DATA LINES.
|---|

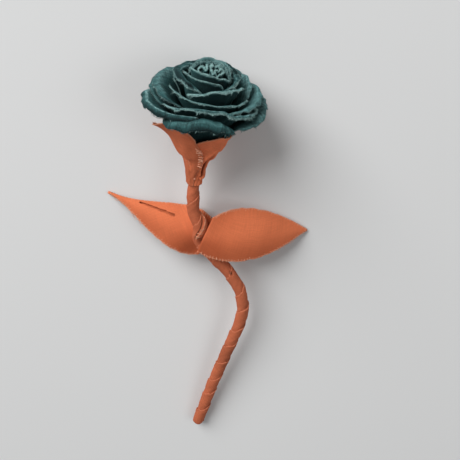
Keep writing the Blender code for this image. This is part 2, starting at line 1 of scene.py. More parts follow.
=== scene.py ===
"""Fabric rose, dressed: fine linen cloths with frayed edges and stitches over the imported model.

Shapes are designed in millimetres in the standing rose's frame, x to the right, y to the back and z up,
and lay() turns them into the frame of the rose lying on its back. Angles are degrees.
"""

from collections import namedtuple

import bpy
import numpy as np
from mathutils import Matrix, Vector

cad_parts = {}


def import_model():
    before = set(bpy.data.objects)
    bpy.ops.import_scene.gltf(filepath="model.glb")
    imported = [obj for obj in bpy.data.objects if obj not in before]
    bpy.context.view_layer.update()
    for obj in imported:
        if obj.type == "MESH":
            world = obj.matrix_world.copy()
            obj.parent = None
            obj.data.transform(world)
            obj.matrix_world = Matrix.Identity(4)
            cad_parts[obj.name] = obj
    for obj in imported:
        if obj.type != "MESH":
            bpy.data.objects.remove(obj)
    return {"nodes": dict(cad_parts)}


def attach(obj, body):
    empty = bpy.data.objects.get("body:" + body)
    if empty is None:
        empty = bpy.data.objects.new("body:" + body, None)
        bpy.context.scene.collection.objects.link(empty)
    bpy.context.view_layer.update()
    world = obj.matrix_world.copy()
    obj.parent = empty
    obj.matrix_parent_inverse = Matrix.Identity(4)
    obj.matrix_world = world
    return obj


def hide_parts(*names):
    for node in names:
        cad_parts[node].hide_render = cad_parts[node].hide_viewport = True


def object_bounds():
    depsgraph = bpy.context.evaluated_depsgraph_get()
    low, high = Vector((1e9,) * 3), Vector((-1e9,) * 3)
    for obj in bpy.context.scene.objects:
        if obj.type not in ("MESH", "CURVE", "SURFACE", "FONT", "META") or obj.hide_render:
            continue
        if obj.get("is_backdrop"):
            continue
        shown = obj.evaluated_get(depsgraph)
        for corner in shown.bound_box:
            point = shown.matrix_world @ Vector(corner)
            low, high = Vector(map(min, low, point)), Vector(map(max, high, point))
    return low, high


MM = 0.001
BODY = "root"

# Cloth
CLOTH = 0.45
THREAD_PITCH = 0.62
# Least height of a thread over the floor
FLOOR_ROOM = 0.02
# Farthest distance from a raw edge of the stem or a leaf that is told apart
FAR_FROM_EDGE = 8.0

# How the standing rose is laid on its back
LIE_BACK = -85.6
LIE_OFFSET = (11.535, -110.525, 6.89)

# Camera in the standing rose's frame
CAMERA_AT = (0.0, -355.0, 298.0)
CAMERA_PITCH = 25.4
CAMERA_LENS = 59.63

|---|

BRIEF.
Reproduce every line above without error.

RESULT.
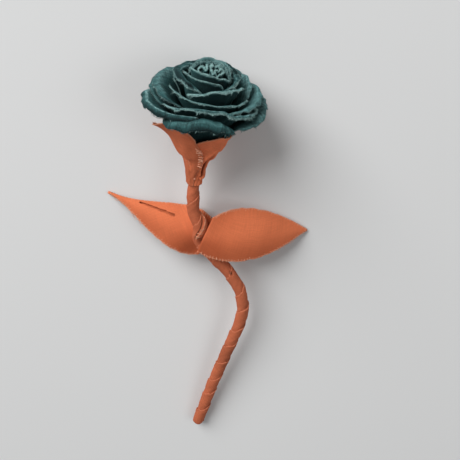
Keep writing the Blender code for this image. This is part 2, starting at line 1 of scene.py. More parts follow.
=== scene.py ===
"""Fabric rose, dressed: fine linen cloths with frayed edges and stitches over the imported model.

Shapes are designed in millimetres in the standing rose's frame, x to the right, y to the back and z up,
and lay() turns them into the frame of the rose lying on its back. Angles are degrees.
"""

from collections import namedtuple

import bpy
import numpy as np
from mathutils import Matrix, Vector

cad_parts = {}


def import_model():
    before = set(bpy.data.objects)
    bpy.ops.import_scene.gltf(filepath="model.glb")
    imported = [obj for obj in bpy.data.objects if obj not in before]
    bpy.context.view_layer.update()
    for obj in imported:
        if obj.type == "MESH":
            world = obj.matrix_world.copy()
            obj.parent = None
            obj.data.transform(world)
            obj.matrix_world = Matrix.Identity(4)
            cad_parts[obj.name] = obj
    for obj in imported:
        if obj.type != "MESH":
            bpy.data.objects.remove(obj)
    return {"nodes": dict(cad_parts)}


def attach(obj, body):
    empty = bpy.data.objects.get("body:" + body)
    if empty is None:
        empty = bpy.data.objects.new("body:" + body, None)
        bpy.context.scene.collection.objects.link(empty)
    bpy.context.view_layer.update()
    world = obj.matrix_world.copy()
    obj.parent = empty
    obj.matrix_parent_inverse = Matrix.Identity(4)
    obj.matrix_world = world
    return obj


def hide_parts(*names):
    for node in names:
        cad_parts[node].hide_render = cad_parts[node].hide_viewport = True


def object_bounds():
    depsgraph = bpy.context.evaluated_depsgraph_get()
    low, high = Vector((1e9,) * 3), Vector((-1e9,) * 3)
    for obj in bpy.context.scene.objects:
        if obj.type not in ("MESH", "CURVE", "SURFACE", "FONT", "META") or obj.hide_render:
            continue
        if obj.get("is_backdrop"):
            continue
        shown = obj.evaluated_get(depsgraph)
        for corner in shown.bound_box:
            point = shown.matrix_world @ Vector(corner)
            low, high = Vector(map(min, low, point)), Vector(map(max, high, point))
    return low, high


MM = 0.001
BODY = "root"

# Cloth
CLOTH = 0.45
THREAD_PITCH = 0.62
# Least height of a thread over the floor
FLOOR_ROOM = 0.02
# Farthest distance from a raw edge of the stem or a leaf that is told apart
FAR_FROM_EDGE = 8.0

# How the standing rose is laid on its back
LIE_BACK = -85.6
LIE_OFFSET = (11.535, -110.525, 6.89)

# Camera in the standing rose's frame
CAMERA_AT = (0.0, -355.0, 298.0)
CAMERA_PITCH = 25.4
CAMERA_LENS = 59.63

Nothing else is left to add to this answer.